Similarly, Uttam Dubal, a 33-year-old attorney also located in San Francisco, believes the education of spiritual leaders largely depends on their positions within a faith's hierarchy. Dubal, who has practiced Swaminarayan Hinduism his entire life, says that at the highest level of leaders, such as his guru or the pope, the "particular individual is revered and respected for his personal character. Nothing more." Dubal needs a level of comfort with his guru this is possible only "when the leader has a pure and spotless character. ... Education is a non-factor for what I seek in a spiritual leader." But when it comes to local religious leaders, "education is important ... because they have to make decisions" related to logistics and finances, Dubal says. "That being said, if their character is pure enough, even then, education becomes much less [of] a factor."

That factor is of great importance, however, to Katie Adkins, a 29-year-old assistant museum curator in Durham, N.C., and her father, the Rev. Dr. David Adkins, a 66-year-old Baptist pastor in Martinsville, Va. The younger Adkins considers the educational background of religious leaders important, in part, "because of where I went to church and who my father is." She says he's not simply a minister who can recite Bible verses and tell people how to live their lives. "He is a questioning person -- really, a scientist at heart. In his sermons, he analyzes the Scripture, dissects it, gets to the meat of the ideas, and relates it to other religions and subjects in new, thought-provoking ways."

Her father, who has both Master of Divinity (M.Div.) and Doctor of Ministry (D.Min.) degrees, agrees with his daughter. "If clergy are not equipped with the tools to think analytically and with adequate acquaintance with the tradition and best scholarship available, they will just spin their wheels either in their own prejudices or the values and perspectives of the culture around them," he says. "Education prevents provincialism [and] enables one to engage in the discussions which shape the development of zeitgeist."

Regardless of where on the spectrum of significance a person places a religious leader's educational background, most people appear to treat academic credentials of the secular community in the same manner. Despite the prevalence of "new tech billionaires never finish[ing] college," the Rev. Dr. Adkins says, "formal education still has a role to play, even if it is not in itself a total answer to how to be a good leader or a good teacher or, for that matter, a good person." In other words, he places a great weight on the formal education of both secular and spiritual leaders.

Barbara Dobner, a 64-year-old homemaker and part-time office worker in Raleigh, N.C., hopes she doesn't hold the two types of leaders to different academic standards. She believes a church leader's education is "important to show the journey he or she has traveled to become a person of faith and a church leader," and she similarly likes to understand how education impacted the church leader's success. Dobner analogizes this to her researching physicians. She asks, "Did my doctor complete his or her residency somewhere I am familiar with, and does that hospital have a good reputation?"
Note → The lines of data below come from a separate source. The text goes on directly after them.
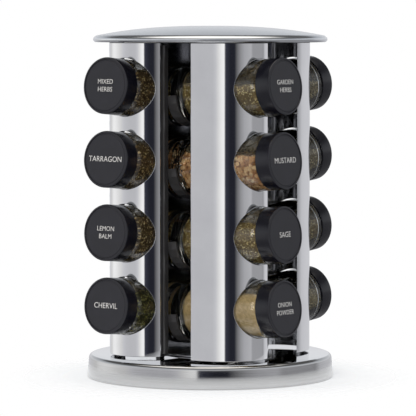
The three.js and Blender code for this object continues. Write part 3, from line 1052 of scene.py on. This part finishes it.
def make_spices():
    """Each jar's kind of bits and its finish, by column and row."""
    tones = {
        "mixed_herbs": [(0.06, 0.035, 0.01), (0.34, 0.22, 0.08), (0.66, 0.48, 0.21), (1.0, 0.82, 0.46)],
        "crushed_leaf": [(0.07, 0.04, 0.01), (0.40, 0.25, 0.09), (0.72, 0.51, 0.22), (1.0, 0.80, 0.44)],
        "green_leaf": [(0.03, 0.028, 0.004), (0.12, 0.115, 0.02), (0.26, 0.25, 0.06), (0.50, 0.46, 0.16)],
        "yellow_herbs": [(0.16, 0.10, 0.02), (0.52, 0.39, 0.13), (0.80, 0.65, 0.28), (1.0, 0.90, 0.52)],
        "round_seeds": [(0.34, 0.15, 0.05), (0.64, 0.34, 0.14), (0.88, 0.56, 0.28), (1.0, 0.76, 0.44)],
        "fine_powder": [(0.52, 0.36, 0.15), (0.64, 0.46, 0.21), (0.74, 0.56, 0.28)],
        "grey_herbs": [(0.20, 0.15, 0.06), (0.62, 0.50, 0.26), (0.90, 0.78, 0.46), (1.0, 0.92, 0.62)],
    }
    grains = {"round_seeds": 1.6, "fine_powder": 0.6}
    made = {name: spice(name, ramp, grains.get(name, 0.7)) for name, ramp in tones.items()}
    kinds = {"round_seeds": "seeds", "fine_powder": "powder", "green_leaf": "coarse"}
    plan = [
        ["mixed_herbs", "crushed_leaf", "mixed_herbs", "green_leaf"],
        ["yellow_herbs", "round_seeds", "yellow_herbs", "fine_powder"],
        ["grey_herbs", "grey_herbs", "yellow_herbs", "grey_herbs"],
        ["crushed_leaf", "grey_herbs", "green_leaf", "mixed_herbs"],
    ]
    return {
        (c + 1, r + 1): (kinds.get(name, "flakes"), made[name])
        for c, names in enumerate(plan) for r, name in enumerate(names)
    }


def dress_frame(hidden_steel, bearing, black, glossy_black, mirror):
    """Finishes for the CAD nodes that stay."""
    finishes = {
        "base_floor": black, "turn_hub": black, "lid_plate": black,
        "lower_race": bearing, "upper_race": bearing, "ball_cage": bearing,
        "tie_rod": hidden_steel, "bottom_nut": hidden_steel, "top_nut": hidden_steel,
        "centre_tube": mirror, "tower_floor": hidden_steel,
    }
    finishes.update({f"jar_rest_{c}": glossy_black for c in range(1, COLUMNS + 1)})
    for name, finish in finishes.items():
        node = frame["nodes"][name]
        node.data.materials.clear()
        node.data.materials.append(finish)


mirror = polished_steel()
black = moulded_black("black_plastic", 0.02, 0.45)
make_camera()
make_key_light()
make_base(brushed_steel(), mirror)
make_feet(rubber())
make_panels(mirror, machined_steel("panel_back", 0.62, 0.05), machined_steel("cut_edge", 0.96, 0.1))
make_lid(satin_steel())
make_jars(
    clear_glass(), moulded_black("cap_face", 0.023, 0.45, blue=1.25),
    moulded_black("cap_skirt", 0.008, 0.2, depth=0.004, blue=1.6),
    sifter_plastic(), lettering_white(), make_spices(),
)
dress_frame(
    machined_steel("zinc_steel", 0.6), machined_steel("bearing_steel", 0.55), black,
    moulded_black("rest_plastic", 0.05, 0.12, depth=0.004), mirror,
)
make_floor()
make_studio()
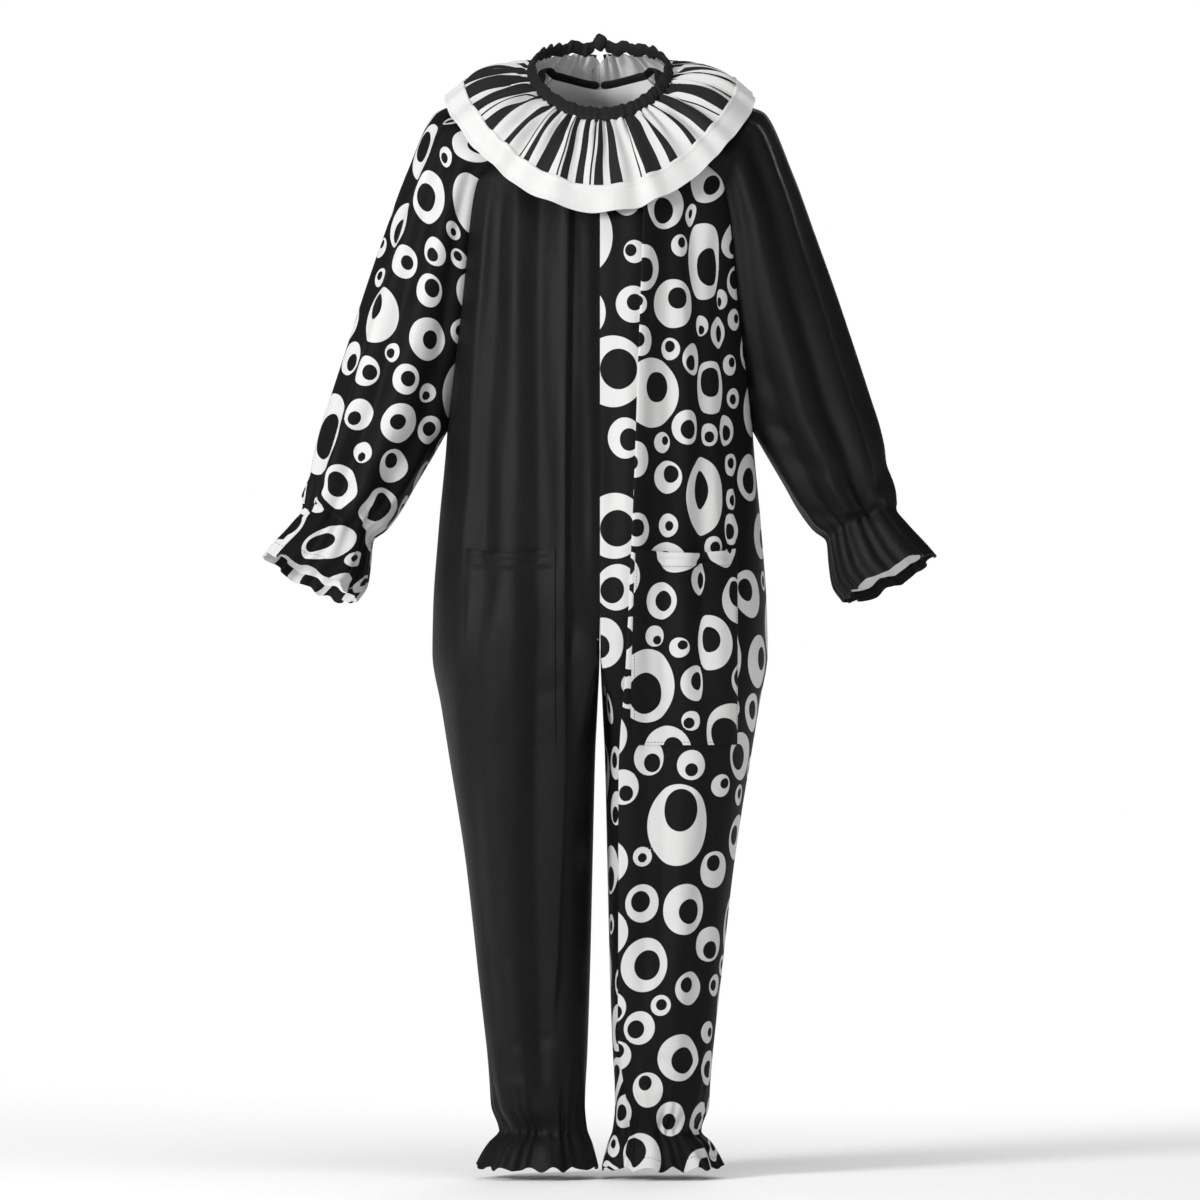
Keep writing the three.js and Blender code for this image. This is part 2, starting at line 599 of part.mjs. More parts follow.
// The jumpsuit's neck band continues the cloth upwards from its top edge, all round but for the slit at
// the back.
function neckBandGrid(panels) {
  const edge = [];
  const take = (name, reversed) => {
    const { grid } = panels.find((p) => p.name === name);
    const points = grid[0].map((at, c) => ({ at, up: at.clone().sub(grid[1][c]).normalize() }));
    if (reversed) points.reverse();
    edge.push(...(edge.length ? points.slice(1) : points));
  };
  take("back_right", true);
  take("sleeve_right", true);
  take("front_right", false);
  take("front_left", true);
  take("sleeve_left", false);
  take("back_left", false);
  const smoothUp = edge.map((_, i) => {
    const near = edge.slice(Math.max(0, i - 2), i + 3);
    return near.reduce((sum, e) => sum.add(e.up), new THREE.Vector3()).normalize();
  });
  const raised = (height) => edge.map(({ at }, i) => at.clone().addScaledVector(smoothUp[i], height));
  return [NECK_BAND_HEIGHT, SEAM_GAP].map(raised);
}

// A short free end of the tie, lying on the back of the ruff.
function tieEndGrid(side) {
  const grid = [];
  for (let r = 0; r <= TIE_END.steps; r++) {
    const share = lerp(TIE_END.from, TIE_END.to, r / TIE_END.steps);
    const row = [];
    for (const across of [-0.5, 0, 0.5]) {
      const ring = lerp(RUFF.neck.half_width, RUFF.edge.half_width, share);
      const angle = Math.PI - (TIE_END.width * (0.75 + across)) / ring - TIE_END.spread * share;
      const base = ringPoint(RUFF.neck, side * angle).lerp(ringPoint(RUFF.edge, side * angle), share);
      const off = ruffBulge(angle) * Math.sin(Math.PI * share) + TIE_END.stand_off;
      row.push(base.addScaledVector(ruffNormal(side * angle), off));
    }
    grid.push(row);
  }
  return grid;
}

function knotMesh(material) {
  const { width, depth, height, bevel } = KNOT;
  const half = width / 2 - bevel;
  const outline = new THREE.Shape();
  outline.moveTo(-half, -height / 2 + bevel);
  outline.lineTo(half, -height / 2 + bevel);
  outline.lineTo(half, height / 4);
  outline.lineTo(half / 4, height / 2 + bevel);
  outline.lineTo(-half, height / 4);
  outline.closePath();
  const geometry = new THREE.ExtrudeGeometry(outline, {
    depth: depth - 2 * bevel,
    bevelThickness: bevel,
    bevelSize: bevel,
    bevelSegments: 2,
  });
  geometry.translate(0, 0, bevel - depth / 2);
  const mesh = new THREE.Mesh(geometry, material);
  mesh.name = "tie_knot";
  mesh.rotation.x = Math.PI / 2;
  mesh.position.set(0, RUFF.top.back + 1, RUFF.top.back_z - 2);
  return mesh;
}

// ---- materials ----
const cloth = (color, roughness) => new THREE.MeshStandardMaterial({ color, roughness, metalness: 0 });
const blackCloth = cloth(0x1c1d1d, 0.85);
const printedCloth = cloth(0x6a6c6c, 0.85);
const stripedCloth = cloth(0x8c8e8e, 0.85);
const whiteCloth = cloth(0xe6e8e6, 0.8);
const blackTape = cloth(0x161616, 0.9);

// ---- the costume ----
const away = (x, y, z) => () => new THREE.Vector3(x, y, z);
const jumpsuit = [
  panel("front_right", panelGrid(RIGHT, -1, FRONT_COLUMNS), away(0, -1, 0)),
  panel("front_left", panelGrid(LEFT, -1, FRONT_COLUMNS), away(0, -1, 0)),
  panel("back_right", panelGrid(RIGHT, 1, BACK_COLUMNS), away(0, 1, 0)),
  panel("back_left", panelGrid(LEFT, 1, BACK_COLUMNS), away(0, 1, 0)),
  panel("sleeve_right", sleeveGrid(RIGHT), away(-1, 0, 0)),
  panel("sleeve_left", sleeveGrid(LEFT), away(1, 0, 0)),
];
mitreSeams(jumpsuit);
const neckBand = panel("neck_band", neckBandGrid(jumpsuit), away(0, -1, 0), BINDING_WALL);
const pockets = [
  panel("pocket_right", pocketGrid(jumpsuit[0], RIGHT), away(0, -1, 0)),
  panel("pocket_left", pocketGrid(jumpsuit[1], LEFT), away(0, -1, 0)),
];
const { border_from: border } = RUFF;
const ruff = [
  panel("ruff", ruffGrid([0, border / 3, (2 * border) / 3, border]), away(0, -1, 1)),
  panel("ruff_border", ruffGrid([border, 1]), away(0, -1, 1)),
  panel("ruff_binding", ruffBindingGrid(), away(0, -1, 1), BINDING_WALL),
];
mitreSeams(ruff);
const tieEnds = [
  panel("tie_end_right", tieEndGrid(RIGHT), away(0, 1, 1)),
  panel("tie_end_left", tieEndGrid(LEFT), away(0, 1, 1)),
];

const materials = {
  front_right: blackCloth,
  front_left: printedCloth,
  back_right: blackCloth,
  back_left: printedCloth,
  sleeve_right: printedCloth,
  sleeve_left: blackCloth,
  pocket_right: blackCloth,
  pocket_left: printedCloth,
  neck_band: blackTape,
  ruff: stripedCloth,
  ruff_border: whiteCloth,
  ruff_binding: blackTape,
  tie_end_right: blackTape,
  tie_end_left: blackTape,
};
const costume = new THREE.Group();
// Each front and back is one piece of cloth from neck to hem. It is built as three solids, one above the other,
// so that each is simple enough to stay open inside.
const lengthsOf = (p) => {
  const rowAt = (z) => p.grid.findIndex((row) => Math.abs(row[0].z - z) < 0.01);
  const cuts = [CROTCH_Z, ANKLE_ELASTIC_Z].map(rowAt);
  const ends = [0, ...cuts, p.grid.length - 1];
  return ["", "_leg", "_frill"].map((word, n) => ({
    ...p,
    name: p.name + word,
    cloth: p.name,
    grid: p.grid.slice(ends[n], ends[n + 1] + 1),
    normals: p.normals.slice(ends[n], ends[n + 1] + 1),
  }));
};
const frontsAndBacks = jumpsuit.slice(0, 4).flatMap(lengthsOf);
const sheets = [...frontsAndBacks, ...jumpsuit.slice(4), neckBand, ...pockets, ...ruff, ...tieEnds];
sheets.forEach((p) => costume.add(wallMesh(p, materials[p.cloth ?? p.name])));
costume.add(knotMesh(blackTape));

export default costume;
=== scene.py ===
"""A clown costume, filled out as worn: a jumpsuit in black and printed knit, and a striped ruff tied behind.

Sizes are in millimetres and become metres where a mesh is made. The front faces -Y, and +X is the wearer's
left.
"""

import math

import bpy
import numpy as np
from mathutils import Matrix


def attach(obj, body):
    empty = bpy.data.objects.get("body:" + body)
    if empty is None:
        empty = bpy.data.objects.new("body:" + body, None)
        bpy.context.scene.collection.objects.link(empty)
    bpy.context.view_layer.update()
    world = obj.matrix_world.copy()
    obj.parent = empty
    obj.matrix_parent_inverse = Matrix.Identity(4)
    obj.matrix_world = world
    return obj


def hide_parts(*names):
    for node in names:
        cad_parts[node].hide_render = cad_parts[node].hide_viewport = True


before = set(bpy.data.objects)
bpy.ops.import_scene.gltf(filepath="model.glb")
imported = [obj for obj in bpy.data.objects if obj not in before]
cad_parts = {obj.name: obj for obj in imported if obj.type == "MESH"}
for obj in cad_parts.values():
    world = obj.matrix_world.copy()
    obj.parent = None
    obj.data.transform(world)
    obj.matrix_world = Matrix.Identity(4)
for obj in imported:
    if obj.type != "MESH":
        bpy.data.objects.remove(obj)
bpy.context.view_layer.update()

MM = 0.001
RIGHT, LEFT = -1, 1
FRONT, BACK = -1, 1

# ---- camera: level, far off, and square to the front ----
CAMERA_AWAY = 12.0
VIEW_WIDTH = 1.524  # of the plane through the wearer's sides
VIEW_CENTRE_Z = -0.678
SENSOR = 36.0

camera = bpy.data.objects.new("camera", bpy.data.cameras.new("camera"))
camera.data.sensor_width = SENSOR
camera.data.lens = SENSOR * CAMERA_AWAY / VIEW_WIDTH
camera.location = (0, -CAMERA_AWAY, VIEW_CENTRE_Z)
camera.rotation_euler = (math.pi / 2, 0, 0)
bpy.context.scene.collection.objects.link(camera)
bpy.context.scene.camera = camera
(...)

And while today's secular society generally promotes greater education, in part, to solve contemporary woes, some people believe more lectures aren't the solution in the religious community today. "While education helps in certain ways, I think church leaders should focus more on purifying their character and practicing before they preach," says Dubal. Viola, however, thinks today calls for a different form of training. "I believe education is needed, but not armchair education," he says. "I much more prefer seeing someone struggle through theology while they are elbow deep in the mess of life."

Still, others subscribe to the theory that a leader's formal schooling is more important today than ever before. "The church cedes its influence to cultural forces if it lacks leadership that has been trained to think critically [and] equipped with a historical sense of how we got where we are," says the Rev. Dr. Adkins. "Once again, education alone is not sufficient to guarantee pastoral leadership. But without it, you are a carpenter with a very limited toolkit."